But, before we are overwhelmed by indignation at the fate of Child B - "Sentenced to Death" according to one newspaper headline yesterday - we should recall the case of Laura Davies, a child from Eccles born in April 1988 with a bowel outside her body. She spent the first year of her life in hospital, fed a liquid diet through tubes and attended by two surgeons, a gastroenterologist, two nursing sisters, a social worker, a dietician and a child psychiatrist. She survived, miraculously, beyond her fourth birthday but she needed a multi-organ transplant, an operation that no one is reported to have survived for more than a year. Her British doctors advised that nothing more could or should be done. But Laura's parents, helped by funds raised in a public appeal, took her across the Atlantic to Pittsburg where, for £1m, two huge operations were carried out. She died in November 1993 amid public mourning.

In all such cases, several questions are asked: Will treatment significantly improve the child's chances of survival? If the child does survive, will it enjoy an adequate quality of life? Can the suffering caused by the treatment itself be justified? And can the treatment be afforded? In debates about health service rationing these are sometimes treated as if they were distinct questions, to which objective answers are available. In reality, the questions are inseparable and the answers subjective. In Laura Davies's case, the answers to all the questions, according to most medical assessments, were "no". In the child's last months, even her parents seemed to have second thoughts. Yet the public support for her cause was enormous. Nobody can quantify suffering or quality of life. No computer program on Earth can balance, to everybody's satisfaction, a two per cent chance of survival against the pain of six months' chemotherapy. Nor can it balance the merits of a £75,000 operation for a child against the 30 ulcer operations that would cost roughly the same amount. (Whose ulcer? A young mother's? An old man's? Virginia Bottomley's?) That is why the arguments over whether Child B's fate were decided on clinical or financial grounds are largely spurious.
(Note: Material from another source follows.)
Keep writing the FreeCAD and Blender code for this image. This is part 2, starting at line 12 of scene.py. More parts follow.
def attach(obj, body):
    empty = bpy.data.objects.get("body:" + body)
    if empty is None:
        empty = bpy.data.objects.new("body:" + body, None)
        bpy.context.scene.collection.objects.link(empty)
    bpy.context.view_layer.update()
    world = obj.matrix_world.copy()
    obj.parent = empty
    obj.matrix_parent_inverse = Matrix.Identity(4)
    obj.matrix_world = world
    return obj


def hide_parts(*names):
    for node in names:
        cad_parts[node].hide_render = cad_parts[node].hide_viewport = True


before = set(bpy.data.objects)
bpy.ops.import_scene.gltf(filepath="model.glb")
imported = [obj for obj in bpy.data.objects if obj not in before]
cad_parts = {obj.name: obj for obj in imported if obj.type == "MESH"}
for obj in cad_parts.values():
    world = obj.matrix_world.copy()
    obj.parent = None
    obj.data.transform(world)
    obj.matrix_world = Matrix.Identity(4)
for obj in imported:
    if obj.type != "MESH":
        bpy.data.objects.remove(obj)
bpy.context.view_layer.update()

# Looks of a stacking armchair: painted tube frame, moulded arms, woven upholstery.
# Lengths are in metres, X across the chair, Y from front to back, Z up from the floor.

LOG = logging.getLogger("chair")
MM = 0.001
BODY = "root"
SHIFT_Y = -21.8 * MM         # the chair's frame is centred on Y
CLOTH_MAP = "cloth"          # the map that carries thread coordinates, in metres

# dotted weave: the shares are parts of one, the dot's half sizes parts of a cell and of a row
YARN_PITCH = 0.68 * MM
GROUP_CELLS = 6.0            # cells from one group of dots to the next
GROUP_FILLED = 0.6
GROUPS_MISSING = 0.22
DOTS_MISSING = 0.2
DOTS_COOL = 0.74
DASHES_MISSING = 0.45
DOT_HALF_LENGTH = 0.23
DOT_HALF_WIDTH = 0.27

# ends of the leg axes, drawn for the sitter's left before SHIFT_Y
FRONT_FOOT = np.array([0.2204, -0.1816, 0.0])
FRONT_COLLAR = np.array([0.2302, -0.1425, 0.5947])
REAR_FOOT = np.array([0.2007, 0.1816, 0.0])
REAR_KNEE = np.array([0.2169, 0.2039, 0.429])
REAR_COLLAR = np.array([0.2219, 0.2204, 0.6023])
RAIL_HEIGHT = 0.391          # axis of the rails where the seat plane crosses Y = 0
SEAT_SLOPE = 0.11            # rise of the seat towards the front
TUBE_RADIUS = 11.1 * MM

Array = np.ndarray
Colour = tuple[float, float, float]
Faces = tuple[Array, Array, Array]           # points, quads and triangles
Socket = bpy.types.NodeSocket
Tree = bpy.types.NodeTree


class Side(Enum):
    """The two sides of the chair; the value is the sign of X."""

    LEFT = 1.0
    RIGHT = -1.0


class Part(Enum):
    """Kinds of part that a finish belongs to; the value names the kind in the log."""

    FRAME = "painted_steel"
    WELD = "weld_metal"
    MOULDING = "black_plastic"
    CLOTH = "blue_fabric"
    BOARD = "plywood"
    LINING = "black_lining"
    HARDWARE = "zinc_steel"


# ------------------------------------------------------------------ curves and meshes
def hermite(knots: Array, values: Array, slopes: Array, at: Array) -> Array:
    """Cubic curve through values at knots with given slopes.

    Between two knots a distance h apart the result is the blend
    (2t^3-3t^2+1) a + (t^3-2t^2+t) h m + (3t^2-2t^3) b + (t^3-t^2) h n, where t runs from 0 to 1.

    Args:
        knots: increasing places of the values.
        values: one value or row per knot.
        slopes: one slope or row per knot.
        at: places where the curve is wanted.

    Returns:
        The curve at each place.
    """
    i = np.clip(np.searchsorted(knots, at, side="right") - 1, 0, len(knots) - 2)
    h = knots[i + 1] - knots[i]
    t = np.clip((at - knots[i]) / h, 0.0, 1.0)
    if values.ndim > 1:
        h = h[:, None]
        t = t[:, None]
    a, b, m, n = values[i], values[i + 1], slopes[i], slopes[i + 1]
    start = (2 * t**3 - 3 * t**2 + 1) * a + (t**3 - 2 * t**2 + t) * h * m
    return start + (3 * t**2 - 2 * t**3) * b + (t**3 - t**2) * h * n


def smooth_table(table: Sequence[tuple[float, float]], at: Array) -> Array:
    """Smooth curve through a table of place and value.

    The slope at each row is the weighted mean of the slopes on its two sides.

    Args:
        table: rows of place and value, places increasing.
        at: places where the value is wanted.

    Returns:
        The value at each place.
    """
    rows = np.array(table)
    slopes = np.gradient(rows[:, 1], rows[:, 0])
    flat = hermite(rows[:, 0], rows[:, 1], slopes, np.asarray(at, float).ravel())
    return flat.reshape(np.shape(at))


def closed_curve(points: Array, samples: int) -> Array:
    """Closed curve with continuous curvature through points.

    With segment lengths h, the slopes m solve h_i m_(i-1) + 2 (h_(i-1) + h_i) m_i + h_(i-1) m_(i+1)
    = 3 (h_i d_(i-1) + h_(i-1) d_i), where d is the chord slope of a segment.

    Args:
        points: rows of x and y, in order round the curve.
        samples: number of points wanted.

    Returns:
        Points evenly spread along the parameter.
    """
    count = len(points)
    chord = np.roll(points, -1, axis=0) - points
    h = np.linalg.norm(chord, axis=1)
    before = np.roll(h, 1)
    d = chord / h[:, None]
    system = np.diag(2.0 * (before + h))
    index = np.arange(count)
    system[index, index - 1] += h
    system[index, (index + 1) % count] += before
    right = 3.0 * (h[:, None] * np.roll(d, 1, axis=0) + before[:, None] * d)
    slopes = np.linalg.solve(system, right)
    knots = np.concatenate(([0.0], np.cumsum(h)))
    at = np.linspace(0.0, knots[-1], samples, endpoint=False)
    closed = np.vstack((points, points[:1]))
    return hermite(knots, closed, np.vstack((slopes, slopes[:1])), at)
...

Rationing of health care, as of any scarce commodity, has always existed - by waiting list or by price. But the choices have become harder. Advances in medical technology allow life-saving operations that would have been impossible 20 years ago, but only at enormous cost. Some decisions look easy: if you want to get rid of your bat ears, pay for it yourself. Other decisions are heartbreaking. The American state of Oregon consulted the public on the priorities that should be given to 709 medical conditions and their treatments. The legislature then voted to fund the top 587. Babies weighing less than 1lb 1oz fall below the funding line. That sounds brutal; but, with a week in intensive care costing £4,000, hospitals in Britain are debating similar limits.
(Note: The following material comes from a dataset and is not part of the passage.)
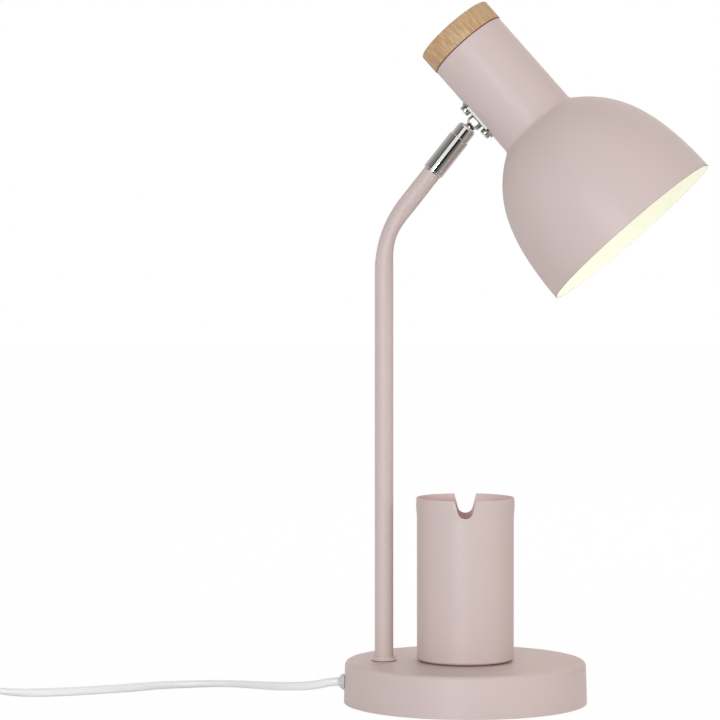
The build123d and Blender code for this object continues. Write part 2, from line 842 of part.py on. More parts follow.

Politicians have long preferred to bury the arguments about rationing, pretending that all decisions made by doctors are purely clinical ones. The Government's NHS market has simply muddied the waters further, creating a system that has become so complex and so bureaucratic that nobody understands who is deciding what and why. Health priorities deserve an open public debate but nobody should pretend that decisions can ever be cut and dried. Medicine, it is sometimes forgotten, is at least as much an art as a science.